- _REQUEST_: Copy, without any alteration, the lines from the one that includes "for name, piece" up to and including the one that includes "zip(*points))), Vector(map(max, zip(*points)))".
** Start of DATA BLOCK **
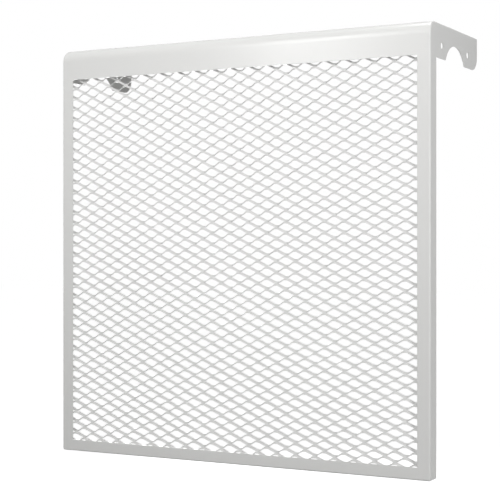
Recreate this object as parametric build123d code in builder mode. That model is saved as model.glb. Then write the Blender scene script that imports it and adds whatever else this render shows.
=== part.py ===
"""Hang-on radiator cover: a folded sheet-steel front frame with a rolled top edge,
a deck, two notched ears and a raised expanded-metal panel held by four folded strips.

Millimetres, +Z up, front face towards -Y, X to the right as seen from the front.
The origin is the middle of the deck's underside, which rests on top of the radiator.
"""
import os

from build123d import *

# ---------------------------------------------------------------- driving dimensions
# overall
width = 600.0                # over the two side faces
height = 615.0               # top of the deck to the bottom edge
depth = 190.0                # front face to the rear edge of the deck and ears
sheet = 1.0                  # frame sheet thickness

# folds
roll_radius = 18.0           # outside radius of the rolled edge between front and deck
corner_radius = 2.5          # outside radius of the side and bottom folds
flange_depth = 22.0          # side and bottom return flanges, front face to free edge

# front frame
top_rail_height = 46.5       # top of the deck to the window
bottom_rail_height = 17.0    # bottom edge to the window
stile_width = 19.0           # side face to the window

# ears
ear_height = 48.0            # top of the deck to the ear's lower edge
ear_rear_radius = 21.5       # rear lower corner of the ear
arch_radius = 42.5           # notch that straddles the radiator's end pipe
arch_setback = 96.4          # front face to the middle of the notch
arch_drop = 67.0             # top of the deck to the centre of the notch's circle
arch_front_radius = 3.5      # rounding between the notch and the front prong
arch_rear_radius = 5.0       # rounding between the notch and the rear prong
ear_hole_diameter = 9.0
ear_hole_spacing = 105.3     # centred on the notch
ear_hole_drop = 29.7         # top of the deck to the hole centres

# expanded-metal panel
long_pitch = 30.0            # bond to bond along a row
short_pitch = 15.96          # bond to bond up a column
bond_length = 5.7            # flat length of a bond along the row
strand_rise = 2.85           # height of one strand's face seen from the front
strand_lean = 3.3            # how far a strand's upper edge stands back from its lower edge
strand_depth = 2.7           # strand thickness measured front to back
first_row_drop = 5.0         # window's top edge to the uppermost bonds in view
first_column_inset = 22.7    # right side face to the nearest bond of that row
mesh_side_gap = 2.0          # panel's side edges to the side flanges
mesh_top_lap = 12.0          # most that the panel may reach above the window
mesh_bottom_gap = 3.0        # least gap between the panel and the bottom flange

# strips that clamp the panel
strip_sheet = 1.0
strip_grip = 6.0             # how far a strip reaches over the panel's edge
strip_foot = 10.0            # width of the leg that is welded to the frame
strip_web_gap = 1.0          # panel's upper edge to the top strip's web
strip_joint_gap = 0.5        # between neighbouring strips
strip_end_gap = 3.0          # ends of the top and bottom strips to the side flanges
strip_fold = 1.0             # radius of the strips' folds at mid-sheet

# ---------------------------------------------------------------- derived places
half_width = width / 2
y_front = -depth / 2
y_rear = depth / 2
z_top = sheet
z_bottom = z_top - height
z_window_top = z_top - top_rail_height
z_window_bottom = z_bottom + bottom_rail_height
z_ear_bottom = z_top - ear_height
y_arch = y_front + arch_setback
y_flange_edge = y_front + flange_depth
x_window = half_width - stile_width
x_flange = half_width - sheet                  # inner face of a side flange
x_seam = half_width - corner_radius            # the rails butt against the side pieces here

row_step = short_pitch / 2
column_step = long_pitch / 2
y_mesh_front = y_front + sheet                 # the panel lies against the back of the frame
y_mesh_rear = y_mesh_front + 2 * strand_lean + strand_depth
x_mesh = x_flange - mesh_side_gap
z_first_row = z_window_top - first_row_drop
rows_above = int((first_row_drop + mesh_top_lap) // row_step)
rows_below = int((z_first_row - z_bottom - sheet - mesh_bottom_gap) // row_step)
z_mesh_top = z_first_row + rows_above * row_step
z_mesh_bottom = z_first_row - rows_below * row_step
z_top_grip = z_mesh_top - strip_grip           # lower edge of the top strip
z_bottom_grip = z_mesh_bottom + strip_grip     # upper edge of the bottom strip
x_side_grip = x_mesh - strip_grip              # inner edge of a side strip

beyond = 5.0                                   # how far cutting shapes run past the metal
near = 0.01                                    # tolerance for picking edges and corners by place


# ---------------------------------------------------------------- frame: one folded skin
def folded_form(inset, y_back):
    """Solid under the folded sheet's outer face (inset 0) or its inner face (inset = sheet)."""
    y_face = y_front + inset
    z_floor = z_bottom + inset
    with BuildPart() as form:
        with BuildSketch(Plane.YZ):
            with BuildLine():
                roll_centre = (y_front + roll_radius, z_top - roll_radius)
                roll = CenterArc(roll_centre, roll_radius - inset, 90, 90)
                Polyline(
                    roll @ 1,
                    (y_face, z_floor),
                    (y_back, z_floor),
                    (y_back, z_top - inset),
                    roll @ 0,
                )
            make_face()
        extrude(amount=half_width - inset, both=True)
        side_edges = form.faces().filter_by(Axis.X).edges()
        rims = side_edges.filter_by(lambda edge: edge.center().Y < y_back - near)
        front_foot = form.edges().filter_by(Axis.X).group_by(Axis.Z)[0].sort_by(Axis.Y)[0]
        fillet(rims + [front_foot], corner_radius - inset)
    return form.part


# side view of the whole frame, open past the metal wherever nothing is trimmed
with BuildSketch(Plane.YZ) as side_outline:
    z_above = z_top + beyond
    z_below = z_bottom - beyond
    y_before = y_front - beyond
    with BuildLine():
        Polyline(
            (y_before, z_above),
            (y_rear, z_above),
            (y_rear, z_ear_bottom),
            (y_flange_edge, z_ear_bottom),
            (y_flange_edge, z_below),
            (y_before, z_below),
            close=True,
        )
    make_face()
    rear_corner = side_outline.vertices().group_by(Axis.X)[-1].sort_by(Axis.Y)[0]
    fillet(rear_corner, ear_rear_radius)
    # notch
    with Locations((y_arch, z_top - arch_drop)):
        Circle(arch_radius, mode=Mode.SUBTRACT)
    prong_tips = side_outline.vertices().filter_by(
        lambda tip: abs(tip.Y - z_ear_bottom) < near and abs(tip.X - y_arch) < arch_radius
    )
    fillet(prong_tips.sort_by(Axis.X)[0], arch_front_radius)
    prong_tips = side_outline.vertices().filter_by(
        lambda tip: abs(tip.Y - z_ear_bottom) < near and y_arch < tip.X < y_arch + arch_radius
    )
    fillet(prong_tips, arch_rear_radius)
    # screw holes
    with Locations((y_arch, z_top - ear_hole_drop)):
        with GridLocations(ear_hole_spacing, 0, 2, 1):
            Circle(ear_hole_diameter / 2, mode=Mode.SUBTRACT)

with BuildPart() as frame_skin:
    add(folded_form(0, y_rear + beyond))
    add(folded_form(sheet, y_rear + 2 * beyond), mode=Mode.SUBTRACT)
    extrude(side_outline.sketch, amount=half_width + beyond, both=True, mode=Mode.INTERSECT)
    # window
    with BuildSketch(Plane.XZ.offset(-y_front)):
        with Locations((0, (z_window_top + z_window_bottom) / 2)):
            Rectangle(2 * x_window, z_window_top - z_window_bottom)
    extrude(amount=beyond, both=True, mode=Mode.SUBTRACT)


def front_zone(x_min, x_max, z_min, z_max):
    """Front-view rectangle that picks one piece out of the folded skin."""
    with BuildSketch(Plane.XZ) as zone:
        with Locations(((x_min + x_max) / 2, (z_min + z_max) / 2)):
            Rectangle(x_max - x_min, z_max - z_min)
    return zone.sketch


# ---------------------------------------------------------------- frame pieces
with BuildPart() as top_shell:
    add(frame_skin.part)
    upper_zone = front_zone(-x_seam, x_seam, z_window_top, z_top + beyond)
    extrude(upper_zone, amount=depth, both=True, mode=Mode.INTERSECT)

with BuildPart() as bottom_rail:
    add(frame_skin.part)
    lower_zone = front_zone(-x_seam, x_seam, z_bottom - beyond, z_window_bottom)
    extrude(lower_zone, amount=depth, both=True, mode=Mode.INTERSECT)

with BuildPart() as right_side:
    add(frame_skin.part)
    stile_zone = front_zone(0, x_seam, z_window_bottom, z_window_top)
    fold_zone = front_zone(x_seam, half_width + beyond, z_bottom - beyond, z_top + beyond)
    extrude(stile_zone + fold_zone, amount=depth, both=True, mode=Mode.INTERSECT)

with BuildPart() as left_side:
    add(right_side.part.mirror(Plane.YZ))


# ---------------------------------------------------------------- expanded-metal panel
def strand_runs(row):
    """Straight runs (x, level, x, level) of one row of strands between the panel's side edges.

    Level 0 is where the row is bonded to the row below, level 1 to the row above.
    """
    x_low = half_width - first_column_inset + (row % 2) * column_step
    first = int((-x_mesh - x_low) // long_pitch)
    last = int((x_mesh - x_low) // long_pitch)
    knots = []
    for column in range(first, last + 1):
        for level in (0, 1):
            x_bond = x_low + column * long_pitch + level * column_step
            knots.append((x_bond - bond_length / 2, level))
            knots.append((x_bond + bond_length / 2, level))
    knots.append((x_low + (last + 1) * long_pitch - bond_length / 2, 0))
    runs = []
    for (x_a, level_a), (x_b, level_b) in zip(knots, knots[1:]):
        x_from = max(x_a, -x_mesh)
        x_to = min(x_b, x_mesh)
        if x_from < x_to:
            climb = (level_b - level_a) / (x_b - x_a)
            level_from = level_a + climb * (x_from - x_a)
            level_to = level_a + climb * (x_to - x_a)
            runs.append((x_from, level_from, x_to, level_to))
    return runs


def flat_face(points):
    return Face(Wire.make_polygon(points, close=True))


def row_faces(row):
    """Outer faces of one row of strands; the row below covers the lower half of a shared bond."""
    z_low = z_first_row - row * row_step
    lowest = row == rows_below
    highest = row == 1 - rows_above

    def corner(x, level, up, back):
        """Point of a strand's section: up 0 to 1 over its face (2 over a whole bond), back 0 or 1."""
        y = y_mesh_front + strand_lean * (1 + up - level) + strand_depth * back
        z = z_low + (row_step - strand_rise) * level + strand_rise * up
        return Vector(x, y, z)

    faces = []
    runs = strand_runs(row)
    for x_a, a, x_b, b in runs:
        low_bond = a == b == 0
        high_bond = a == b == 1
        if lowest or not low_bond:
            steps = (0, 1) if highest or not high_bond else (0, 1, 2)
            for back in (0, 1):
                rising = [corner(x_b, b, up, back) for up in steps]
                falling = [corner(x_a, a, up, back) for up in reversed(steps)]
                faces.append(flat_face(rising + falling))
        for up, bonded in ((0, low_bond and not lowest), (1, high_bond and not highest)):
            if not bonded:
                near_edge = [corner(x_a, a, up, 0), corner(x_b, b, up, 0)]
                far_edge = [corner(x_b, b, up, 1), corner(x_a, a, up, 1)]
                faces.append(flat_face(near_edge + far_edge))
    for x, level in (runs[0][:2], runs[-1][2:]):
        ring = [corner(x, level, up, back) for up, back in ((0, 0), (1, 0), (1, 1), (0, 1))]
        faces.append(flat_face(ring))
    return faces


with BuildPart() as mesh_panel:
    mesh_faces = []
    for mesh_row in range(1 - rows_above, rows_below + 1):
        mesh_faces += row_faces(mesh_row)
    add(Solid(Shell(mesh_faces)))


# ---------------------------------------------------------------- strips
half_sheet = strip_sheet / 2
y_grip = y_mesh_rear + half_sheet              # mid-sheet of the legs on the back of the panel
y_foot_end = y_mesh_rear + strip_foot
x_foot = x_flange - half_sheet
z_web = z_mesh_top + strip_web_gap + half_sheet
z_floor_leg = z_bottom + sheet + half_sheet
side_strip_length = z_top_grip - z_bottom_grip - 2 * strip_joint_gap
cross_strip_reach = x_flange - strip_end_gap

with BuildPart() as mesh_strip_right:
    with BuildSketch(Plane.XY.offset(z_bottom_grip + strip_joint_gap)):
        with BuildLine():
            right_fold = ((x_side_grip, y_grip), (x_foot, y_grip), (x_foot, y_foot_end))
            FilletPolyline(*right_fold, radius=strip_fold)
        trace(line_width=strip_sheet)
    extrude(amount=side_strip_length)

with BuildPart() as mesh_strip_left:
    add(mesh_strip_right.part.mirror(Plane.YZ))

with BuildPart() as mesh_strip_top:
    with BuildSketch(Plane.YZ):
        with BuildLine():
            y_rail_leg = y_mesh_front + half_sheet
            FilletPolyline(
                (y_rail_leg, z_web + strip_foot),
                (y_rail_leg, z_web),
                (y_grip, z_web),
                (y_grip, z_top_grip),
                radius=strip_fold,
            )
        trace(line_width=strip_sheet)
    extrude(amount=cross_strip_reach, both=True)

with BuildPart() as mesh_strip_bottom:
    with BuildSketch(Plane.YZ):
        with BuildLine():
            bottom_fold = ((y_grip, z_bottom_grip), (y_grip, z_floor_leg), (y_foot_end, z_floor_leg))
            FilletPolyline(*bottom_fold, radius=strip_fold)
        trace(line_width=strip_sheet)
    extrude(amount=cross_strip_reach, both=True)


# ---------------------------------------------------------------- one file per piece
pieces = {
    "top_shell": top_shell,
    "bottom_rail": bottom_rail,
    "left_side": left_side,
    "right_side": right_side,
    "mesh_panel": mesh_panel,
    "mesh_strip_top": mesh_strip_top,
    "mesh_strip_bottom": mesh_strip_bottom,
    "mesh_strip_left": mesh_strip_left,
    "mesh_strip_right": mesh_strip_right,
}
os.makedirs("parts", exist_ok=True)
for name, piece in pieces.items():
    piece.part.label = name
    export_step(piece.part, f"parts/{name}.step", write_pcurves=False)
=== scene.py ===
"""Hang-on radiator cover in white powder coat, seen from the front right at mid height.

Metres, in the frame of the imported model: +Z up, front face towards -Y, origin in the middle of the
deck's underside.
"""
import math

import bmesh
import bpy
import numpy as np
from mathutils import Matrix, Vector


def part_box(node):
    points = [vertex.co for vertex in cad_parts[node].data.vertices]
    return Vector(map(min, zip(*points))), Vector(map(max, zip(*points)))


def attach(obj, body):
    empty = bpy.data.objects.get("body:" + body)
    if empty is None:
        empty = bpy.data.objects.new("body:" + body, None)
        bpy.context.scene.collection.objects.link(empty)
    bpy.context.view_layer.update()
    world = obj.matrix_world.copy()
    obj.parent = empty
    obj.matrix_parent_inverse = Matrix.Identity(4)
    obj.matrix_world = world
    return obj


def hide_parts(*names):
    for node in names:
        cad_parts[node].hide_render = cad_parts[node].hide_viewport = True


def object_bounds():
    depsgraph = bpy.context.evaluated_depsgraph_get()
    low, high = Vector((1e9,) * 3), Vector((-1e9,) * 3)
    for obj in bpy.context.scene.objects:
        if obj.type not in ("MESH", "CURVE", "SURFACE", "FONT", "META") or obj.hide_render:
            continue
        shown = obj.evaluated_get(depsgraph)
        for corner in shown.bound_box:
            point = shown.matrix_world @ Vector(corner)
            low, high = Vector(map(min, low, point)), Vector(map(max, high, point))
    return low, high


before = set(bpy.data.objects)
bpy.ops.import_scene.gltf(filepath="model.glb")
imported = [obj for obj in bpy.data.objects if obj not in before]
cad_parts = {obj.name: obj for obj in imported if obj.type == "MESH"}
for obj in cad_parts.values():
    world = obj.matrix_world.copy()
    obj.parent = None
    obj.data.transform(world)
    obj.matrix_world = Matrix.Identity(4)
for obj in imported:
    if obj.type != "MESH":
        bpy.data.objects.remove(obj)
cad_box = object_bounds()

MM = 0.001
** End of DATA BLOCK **
- _TASK ANSWER_:
for name, piece in pieces.items():
    piece.part.label = name
    export_step(piece.part, f"parts/{name}.step", write_pcurves=False)
=== scene.py ===
"""Hang-on radiator cover in white powder coat, seen from the front right at mid height.

Metres, in the frame of the imported model: +Z up, front face towards -Y, origin in the middle of the
deck's underside.
"""
import math

import bmesh
import bpy
import numpy as np
from mathutils import Matrix, Vector


def part_box(node):
    points = [vertex.co for vertex in cad_parts[node].data.vertices]
    return Vector(map(min, zip(*points))), Vector(map(max, zip(*points)))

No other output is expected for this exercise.